6. Verweerder heeft ter zitting naar voren gebracht dat er ook ten aanzien van ongedocumenteerden sprake is van zicht op uitzetting naar Algerije binnen een redelijke termijn. Bovendien beschikt hij voor eiser over een kopie van een geldig paspoort. Verweerder bestrijdt dat hij onvoldoende voortvarend heeft gehandeld, nu eiser op 8 april 2024 zijn asielaanvraag heeft ingetrokken, op 10 april 2024 een eerste vertrekgesprek heeft plaatsgevonden en een lp-aanvraag aan de Algerijnse autoriteiten is verzonden, waarbij de kopie van eisers paspoort op 18 april 2024 is nagezonden.

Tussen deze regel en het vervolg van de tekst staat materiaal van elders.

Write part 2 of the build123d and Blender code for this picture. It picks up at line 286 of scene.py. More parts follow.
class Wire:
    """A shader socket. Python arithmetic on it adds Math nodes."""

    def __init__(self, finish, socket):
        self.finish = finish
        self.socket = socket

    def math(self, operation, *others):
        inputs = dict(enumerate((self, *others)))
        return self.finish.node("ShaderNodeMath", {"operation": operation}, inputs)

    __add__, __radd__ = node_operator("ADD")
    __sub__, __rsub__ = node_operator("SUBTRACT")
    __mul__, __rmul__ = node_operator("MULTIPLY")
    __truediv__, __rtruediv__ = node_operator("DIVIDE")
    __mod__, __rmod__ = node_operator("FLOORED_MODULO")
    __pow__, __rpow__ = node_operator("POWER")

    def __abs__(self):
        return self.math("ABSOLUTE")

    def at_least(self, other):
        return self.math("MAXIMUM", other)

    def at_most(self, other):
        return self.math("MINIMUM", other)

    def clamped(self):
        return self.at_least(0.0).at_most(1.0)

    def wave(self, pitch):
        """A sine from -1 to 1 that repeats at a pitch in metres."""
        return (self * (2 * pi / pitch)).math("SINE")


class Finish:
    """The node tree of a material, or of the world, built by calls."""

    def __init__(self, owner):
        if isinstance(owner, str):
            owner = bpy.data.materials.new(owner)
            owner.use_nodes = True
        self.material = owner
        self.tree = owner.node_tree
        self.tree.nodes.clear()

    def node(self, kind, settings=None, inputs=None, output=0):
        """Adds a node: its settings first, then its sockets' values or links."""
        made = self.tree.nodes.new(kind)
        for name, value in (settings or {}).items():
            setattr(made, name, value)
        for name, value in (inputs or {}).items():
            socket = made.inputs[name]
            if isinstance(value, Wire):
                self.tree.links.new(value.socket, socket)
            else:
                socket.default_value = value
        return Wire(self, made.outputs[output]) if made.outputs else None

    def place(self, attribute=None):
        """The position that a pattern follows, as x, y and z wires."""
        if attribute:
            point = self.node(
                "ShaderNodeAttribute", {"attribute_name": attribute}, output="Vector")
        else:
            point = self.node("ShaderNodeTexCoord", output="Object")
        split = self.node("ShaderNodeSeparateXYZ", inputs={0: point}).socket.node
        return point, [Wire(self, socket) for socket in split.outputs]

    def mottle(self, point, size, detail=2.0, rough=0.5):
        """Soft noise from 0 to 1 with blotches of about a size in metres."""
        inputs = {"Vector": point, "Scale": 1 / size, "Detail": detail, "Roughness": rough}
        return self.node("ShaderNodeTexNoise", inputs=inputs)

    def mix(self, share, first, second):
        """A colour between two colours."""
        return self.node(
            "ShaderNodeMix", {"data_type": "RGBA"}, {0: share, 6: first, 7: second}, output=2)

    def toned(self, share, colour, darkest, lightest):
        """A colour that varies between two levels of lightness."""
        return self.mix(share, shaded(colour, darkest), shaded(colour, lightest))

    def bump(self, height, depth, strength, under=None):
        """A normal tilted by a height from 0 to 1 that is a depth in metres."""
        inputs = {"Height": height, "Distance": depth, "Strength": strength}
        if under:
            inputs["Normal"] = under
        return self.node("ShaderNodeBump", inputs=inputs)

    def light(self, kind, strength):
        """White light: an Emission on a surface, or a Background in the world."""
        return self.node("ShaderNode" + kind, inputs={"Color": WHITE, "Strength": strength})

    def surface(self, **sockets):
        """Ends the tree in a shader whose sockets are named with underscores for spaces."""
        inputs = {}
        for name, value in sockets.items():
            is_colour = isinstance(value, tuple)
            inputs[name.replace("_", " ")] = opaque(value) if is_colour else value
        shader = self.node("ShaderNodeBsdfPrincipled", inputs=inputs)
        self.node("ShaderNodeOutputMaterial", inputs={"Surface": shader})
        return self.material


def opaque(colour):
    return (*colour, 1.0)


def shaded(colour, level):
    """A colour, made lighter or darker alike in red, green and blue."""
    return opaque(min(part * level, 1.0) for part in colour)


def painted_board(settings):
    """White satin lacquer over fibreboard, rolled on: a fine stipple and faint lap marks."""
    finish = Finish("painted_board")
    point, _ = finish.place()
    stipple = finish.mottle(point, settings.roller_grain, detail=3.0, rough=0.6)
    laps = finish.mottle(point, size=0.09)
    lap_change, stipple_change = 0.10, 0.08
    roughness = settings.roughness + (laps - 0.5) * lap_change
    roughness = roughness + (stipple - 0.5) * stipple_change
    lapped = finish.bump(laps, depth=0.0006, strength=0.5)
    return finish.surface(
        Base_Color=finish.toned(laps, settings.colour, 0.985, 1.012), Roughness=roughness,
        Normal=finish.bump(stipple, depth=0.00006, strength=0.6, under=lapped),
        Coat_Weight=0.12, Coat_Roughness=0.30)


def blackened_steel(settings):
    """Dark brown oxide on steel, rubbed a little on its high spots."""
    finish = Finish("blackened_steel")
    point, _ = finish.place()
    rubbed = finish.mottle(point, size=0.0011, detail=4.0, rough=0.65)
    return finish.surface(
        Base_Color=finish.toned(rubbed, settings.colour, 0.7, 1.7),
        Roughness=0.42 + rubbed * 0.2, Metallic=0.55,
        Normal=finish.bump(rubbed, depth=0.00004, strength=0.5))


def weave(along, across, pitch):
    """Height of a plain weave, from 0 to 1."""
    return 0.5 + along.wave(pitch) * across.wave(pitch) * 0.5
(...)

7. De rechtbank oordeelt dat uit de door verweerder verstrekte gegevens volgt dat er zicht is op uitzetting binnen een redelijke termijn naar Algerije. Als het aan de Algerijnse autoriteiten overgelegde document een kopie van een vervalst paspoort blijkt te zijn, zoals eiser stelt ter zitting, ontstaat er een nieuwe situatie die dan beoordeeld moet worden. Vooralsnog is er geen reden om aan te nemen dat er in het geval van eiser geen lp zal worden afgegeven.

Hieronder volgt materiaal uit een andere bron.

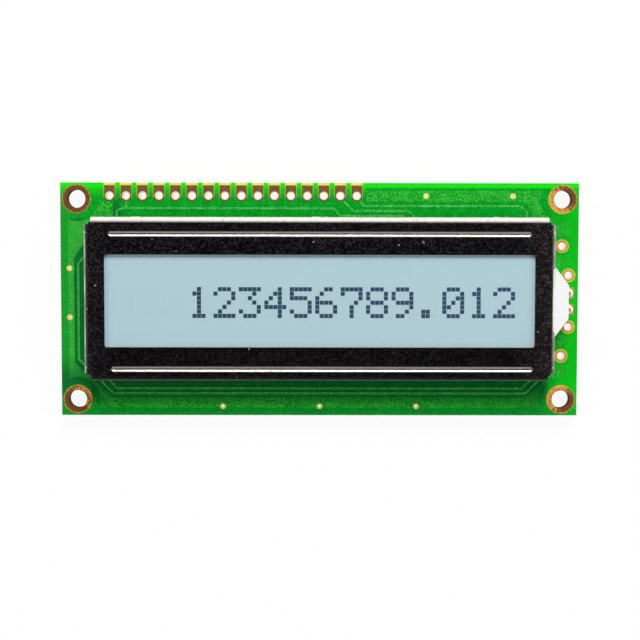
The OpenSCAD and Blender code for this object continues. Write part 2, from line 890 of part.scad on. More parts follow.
module driver_die() {
    die(1);
}

// A low dome of resin over a bare chip
module resin_cap(side) {
    dome_r = (blob_d * blob_d / 4 + blob_rise * blob_rise) / (2 * blob_rise);
    color("black") difference() {
        at_die(side) translate([0, 0, back_z]) rotate([180, 0, 0]) rotate_extrude() intersection() {
            translate([0, blob_rise - dome_r]) circle(r = dome_r, $fn = 180);
            square([blob_d, blob_rise]);
        }
        die(side);
    }
}

module controller_cap() {
    resin_cap(-1);
}

module driver_cap() {
    resin_cap(1);
}

// The middle of a chip, between its metal ends
module chip_core(height) {
    slab(chip_seat_z - height, chip_seat_z) square([chip_l - 2 * chip_end_l, chip_w], center = true);
}

module chip_resistors() {
    color("black") at_spots(resistor_spots) chip_core(resistor_t);
}

module chip_capacitors() {
    color("tan") at_spots(capacitor_spots) chip_core(capacitor_t);
}

module chip_end_pair(height) {
    for (s = [-1, 1]) translate([s * (chip_l - chip_end_l) / 2, 0])
        slab(chip_seat_z - height, chip_seat_z) square([chip_end_l, chip_w], center = true);
}

module chip_ends() {
    color("silver") {
        at_spots(resistor_spots) chip_end_pair(resistor_t);
        at_spots(capacitor_spots) chip_end_pair(capacitor_t);
    }
}

// Solder fillets that run from each pad up a chip's end
module chip_solder() {
    reach = 0.35;
    waist = 0.12;
    color("lightgray") at_chips() for (a = [0, 180]) rotate([0, 0, a])
        translate([chip_l / 2, chip_w / 2, chip_seat_z]) rotate([90, 0, 0]) linear_extrude(chip_w)
            polygon([[0, 0], [reach, 0], [waist, -waist], [0, -reach]]);
}

printed_circuit_board();
mounting_rings();
header_pads();
terminal_rings();
lamp_pads();
vias();
front_ground_pour();
front_tracks();
contact_fingers();
bezel();
front_polarizer();
front_glass();
cell_seal();
filling_port_plug();
liquid_crystal();
rear_glass();
rear_polarizer();
upper_contact_strip();
lower_contact_strip();
backlight_frame();
reflector_film();
light_guide();
diffuser_film();
housing_cover_film();
lamp_body();
lamp_leads();
lamp_solder();
back_tracks();
back_ground_pour();
chip_pads();
controller_die();
driver_die();
controller_cap();
driver_cap();
chip_resistors();
chip_capacitors();
chip_ends();
chip_solder();
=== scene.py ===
"""A character display module: its finishes, its lit digits and its resin caps.

The frame is the CAD model's: the origin is the centre of the mounting-hole pattern on the
board's front face, +X runs along the display, +Y towards the header and +Z out of the
display. Lengths are in millimetres, and MM turns them into Blender's metres.
"""

import json
import math

import bpy
import numpy as np
from mathutils import Euler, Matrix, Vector

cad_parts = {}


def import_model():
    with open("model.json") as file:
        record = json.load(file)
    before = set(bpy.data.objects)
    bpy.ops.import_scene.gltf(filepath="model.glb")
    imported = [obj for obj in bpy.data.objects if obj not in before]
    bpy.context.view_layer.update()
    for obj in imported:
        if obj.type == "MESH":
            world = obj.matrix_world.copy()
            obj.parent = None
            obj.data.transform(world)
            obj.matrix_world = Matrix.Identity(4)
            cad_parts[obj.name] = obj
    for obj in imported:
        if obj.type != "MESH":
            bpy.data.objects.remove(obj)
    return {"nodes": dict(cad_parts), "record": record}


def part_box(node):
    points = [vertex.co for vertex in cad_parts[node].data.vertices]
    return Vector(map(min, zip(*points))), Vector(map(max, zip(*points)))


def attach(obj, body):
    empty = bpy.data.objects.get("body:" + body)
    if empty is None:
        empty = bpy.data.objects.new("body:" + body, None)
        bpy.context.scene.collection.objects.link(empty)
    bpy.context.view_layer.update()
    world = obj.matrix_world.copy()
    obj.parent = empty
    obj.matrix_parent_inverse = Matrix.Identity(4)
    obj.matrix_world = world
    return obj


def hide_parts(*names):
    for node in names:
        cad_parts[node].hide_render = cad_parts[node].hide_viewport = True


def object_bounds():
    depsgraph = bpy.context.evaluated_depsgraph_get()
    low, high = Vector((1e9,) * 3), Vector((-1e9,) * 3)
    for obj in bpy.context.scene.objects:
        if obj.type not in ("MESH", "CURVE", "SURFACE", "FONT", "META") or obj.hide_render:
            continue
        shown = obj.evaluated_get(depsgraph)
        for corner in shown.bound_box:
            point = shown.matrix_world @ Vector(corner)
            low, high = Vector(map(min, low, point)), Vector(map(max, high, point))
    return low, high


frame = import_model()
cad_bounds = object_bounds()
nodes = frame["nodes"]
MM = 0.001

# ---- Sizes read from the frame ----

def box_mm(node):
    """The low and high corners of a node's box, in millimetres."""
    low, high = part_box(node)
    return low / MM, high / MM


board_low, board_high = box_mm("printed_circuit_board")
pads_low, pads_high = box_mm("header_pads")
rings_high = box_mm("mounting_rings")[1]
terminals_low, terminals_high = box_mm("terminal_rings")
film_low, film_high = box_mm("front_polarizer")
bezel_low, bezel_high = box_mm("bezel")

PIN_COUNT = 16
PIN_PITCH = 2.54
PIN_PAD_W = (pads_high.x - pads_low.x) - (PIN_COUNT - 1) * PIN_PITCH
FIRST_PIN_X = pads_low.x + PIN_PAD_W / 2
PIN_Y = pads_low.y + PIN_PAD_W / 2
RING_D = 4.5
RING_X = rings_high.x - RING_D / 2
RING_Y = rings_high.y - RING_D / 2
# Two pairs of terminal rings: the inner pair lies nearer the lamp and the board's edge
TERMINAL_D = 2.1
TERMINAL_MIDDLE = (terminals_low.y + terminals_high.y) / 2
INNER_TERMINAL_X, INNER_TERMINAL_Y = terminals_high.x - TERMINAL_D / 2, 4.0
OUTER_TERMINAL_X, OUTER_TERMINAL_Y = terminals_low.x + TERMINAL_D / 2, 8.5
# The twisted tabs stand out past the bezel's long walls, so its box is wider than its face
TAB_REACH = 0.595
BEND_LOWER, BEND_UPPER = bezel_low.y + TAB_REACH, bezel_high.y - TAB_REACH
# The beads run along the face at this distance above and below its middle
BEAD_Y, BEAD_HALF_W = 10.2, 0.5
# The polarizer's film runs this far under the bezel on each side
FILM_COVERED = 1.0
WINDOW_X, WINDOW_Y = film_high.x - FILM_COVERED, film_high.y - FILM_COVERED
WINDOW_H = (film_high.y - film_low.y) - 2 * FILM_COVERED


# ---- Shader maths ----

class Wire:
    """One output of a finish's node tree. Arithmetic on it adds Math nodes."""

    def __init__(self, finish, node, output=0):
        self.finish, self.node, self.socket = finish, node, node.outputs[output]

    def output(self, key):
        """Another output of the same node."""
        return Wire(self.finish, self.node, key)

    def math(self, operation, *others):
        """The result of one Math node on this output and the others."""
        values = dict(enumerate((self, *others)))
        return self.finish.add("Math", {"operation": operation}, values)

    def __add__(self, other):
        return self.math("ADD", other)

    def __sub__(self, other):
        return self.math("SUBTRACT", other)

    def __mul__(self, other):
        return self.math("MULTIPLY", other)

    def __truediv__(self, other):
        return self.math("DIVIDE", other)

    def __rsub__(self, other):
        return self.finish.add("Math", {"operation": "SUBTRACT"}, {0: other, 1: self})

    def __abs__(self):
        return self.math("ABSOLUTE")

    __radd__ = __add__
    __rmul__ = __mul__


class NodeTree:
    """Makes every node of one tree."""

    def __init__(self, tree):
        self.tree = tree
        self.tree.nodes.clear()

    def add(self, kind, settings=None, values=None, output=0):
        """One node: its settings are set first, then the values or links of its sockets."""
        node = self.tree.nodes.new("ShaderNode" + kind)
        for name, value in (settings or {}).items():
            setattr(node, name, value)
        for key, value in (values or {}).items():
            if isinstance(value, Wire):
                self.tree.links.new(value.socket, node.inputs[key])
            else:
                node.inputs[key].default_value = value
        return Wire(self, node, output) if node.outputs else None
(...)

8. De rechtbank oordeelt ook dat verweerder voldoende voortvarend heeft gewerkt aan de uitzetting van eiser. Het is waar dat eiser al sinds 1 april 2024 in bewaring is gesteld, maar dat was in eerste instantie op basis van een andere rechtsgrondslag, [2] waarbij niet aan terugkeer kon worden gewerkt. Sinds de oplegging van de maatregel die in dit beroep beoordeeld wordt, opgelegd na de intrekking van de asielaanvraag, heeft verweerder voldoende voortvarend gewerkt aan de uitzetting van eiser.
9. Ook overigens is het de rechtbank niet gebleken dat de maatregel van bewaring tot het moment van het sluiten van het onderzoek op enig moment onrechtmatig was.

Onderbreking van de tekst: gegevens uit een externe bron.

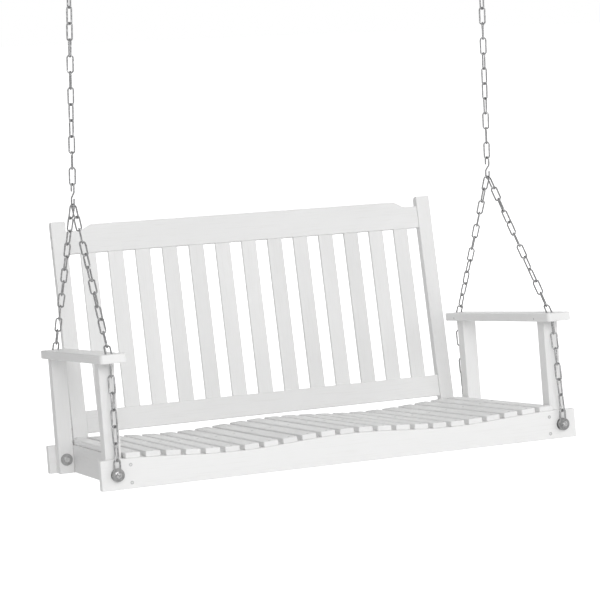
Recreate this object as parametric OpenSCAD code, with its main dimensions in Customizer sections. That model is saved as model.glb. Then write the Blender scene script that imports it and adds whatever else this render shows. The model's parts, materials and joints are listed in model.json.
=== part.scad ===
// Two-seat wooden porch swing on long-link chains
// Frame: origin midway between the two ceiling eyes, +Z up, the front faces -Y
// Left and right are as seen from the front
// The bench is drawn square in its own frame, then placed where it hangs at rest

/* [Bench] */
// Length of the front and rear boards
bench_width = 1200; // [1000:10:1500]
// Depth over the front and rear boards
bench_depth = 558; // [460:2:640]
// Height of the frame boards
board_height = 70; // [50:1:110]
// Thickness of the front and rear boards
board_thickness = 22; // [16:1:32]
// Thickness of the side boards
side_thickness = 28; // [18:1:36]
// How far the front and rear boards reach past the posts
ear_length = 18.5; // [5:0.5:60]

/* [Seat] */
// Number of seat slats
seat_slats = 23; // [9:2:35]
// Gap between seat slats
seat_gap = 12; // [5:0.5:25]
// Thickness of a seat slat
seat_slat_thickness = 13; // [9:0.5:22]
// Depth of the scoop under each sitter
seat_dip = 12; // [0:0.5:20]

/* [Arms] */
// Width of an arm post across the bench
post_width = 38; // [28:1:60]
// Depth of an arm post
post_depth = 36; // [24:1:60]
// Height of the arm's underside over the frame boards
arm_height = 218.5; // [160:0.5:280]
// Thickness of an arm
arm_thickness = 21; // [15:0.5:32]
// Width of an arm
arm_width = 63; // [50:1:120]
// How far the arm reaches outward past its posts
arm_overhang = 8.5; // [0:0.5:30]
// How far the arm reaches ahead of the front board
arm_front = 38; // [10:1:80]
// How far the arm reaches behind the rear board
arm_rear = 24; // [16:1:60]
// Radius of the arm's front corners
arm_front_radius = 9; // [2:0.5:25]
// Radius of the arm's rear corners
arm_rear_radius = 12; // [2:0.5:25]

/* [Back] */
// Lean of the back from square
back_recline = 6.7; // [0:0.1:20]
// Length of the back above the frame boards
back_height = 565; // [400:5:700]
// Outer face of a back post from the middle
back_half_width = 526.5; // [400:0.5:700]
// Width of a back post
back_post_width = 38; // [25:1:60]
// Thickness of a back post
back_post_thickness = 22; // [16:1:35]
// Number of back slats
back_slats = 13; // [5:2:25]
// Distance from one back slat to the next
back_slat_pitch = 72.5; // [50:0.5:120]
// Width of a back slat
back_slat_width = 40.5; // [20:0.5:80]
// Thickness of a back slat
back_slat_thickness = 10; // [6:0.5:18]
// Underside of the top rail along the back
top_rail_low = 480; // [300:1:600]
// Highest edge of the top rail along the back
top_rail_high = 554; // [350:1:680]
// Drop of the top rail's shoulders
shoulder_drop = 15; // [0:1:40]
// Underside of the bottom rail along the back
bottom_rail_low = 20; // [15:1:100]
// Top of the bottom rail along the back
bottom_rail_high = 77; // [40:1:160]

/* [Chains] */
// Wire of the chain links
chain_wire = 4; // [3:0.1:6]
// Outer width of a link
link_width = 18; // [14:0.5:26]
// Distance from one link to the next
link_pitch = 38; // [34:0.1:44]
// Length of the S-hook that joins the chains
hook_length = 60; // [50:1:80]
// Links in each upper chain
upper_links = 13; // [5:1:40]
// Links from the S-hook down to the arm
branch_links = 12; // [10:1:16]
// Links from the arm down to the bolt
lower_links = 7; // [6:1:9]
// Twist from link to link in an upper chain
upper_twist = 75.5; // [65:0.5:90]
// Twist from link to link in a branch
branch_twist = 68.2; // [65:0.1:90]
// Backward tilt at which the empty bench hangs
hang_tilt = 8.98; // [-10:0.01:30]

/* [Hidden] */
$fn = 48;
white = [0.93, 0.93, 0.92];
steel = [0.62, 0.63, 0.64];
play = 0.1; // clearance around joinery
hair = 0.05; // gap between steel pieces that bear on each other

half_width = bench_width / 2;
post_out = half_width - ear_length;
post_in = post_out - post_width;
front_post_y = board_thickness;
rear_post_y = bench_depth - board_thickness - post_depth;

seat_edge = 3.25; // from the outer slat to the side board's face
slat_width = (2 * (post_in - seat_edge) - (seat_slats - 1) * seat_gap) / seat_slats;
slat_pitch = slat_width + seat_gap;
scoop_span = seat_slats * slat_pitch / 2;
function dip(x) = seat_dip / 2 * (1 - cos(360 * abs(x) / scoop_span));
function gap_x(k) = (k - seat_slats / 2) * slat_pitch;
function facet_x(k) = (gap_x(k) + gap_x(k + 1)) / 2;
function facet_z(k) = -(dip(gap_x(k)) + dip(gap_x(k + 1))) / 2;
function facet_tilt(k) = atan2(dip(gap_x(k + 1)) - dip(gap_x(k)), slat_pitch);

arm_out = post_out + arm_overhang;
arm_in = arm_out - arm_width;
tenon = 20; // square stub on top of an arm post
tenon_height = 14;
chain_hole = 15; // radius of the holes in the arms
front_hole_y = 4.5;
rear_hole_y = 556;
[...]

10. Het beroep is ongegrond. Daarom wordt ook het verzoek om schadevergoeding afgewezen.
11. Voor een proceskostenveroordeling bestaat geen aanleiding.

Beslissing

De rechtbank:
- verklaart het beroep ongegrond;
- wijst het verzoek om schadevergoeding af.
Deze uitspraak is gedaan door mr. B.F.Th. de Roos, rechter, in aanwezigheid van mr. S.S. van der Velde, griffier, en openbaar gemaakt door middel van geanonimiseerde publicatie op www.rechtspraak.nl.
De uitspraak is bekendgemaakt op:
Rechtsmiddel
Tegen deze uitspraak kan hoger beroep worden ingesteld bij de Afdeling bestuursrechtspraak van de Raad van State binnen één week na de dag van bekendmaking.

Voetnoten

2.Artikel 59b, eerste lid, van de Vw.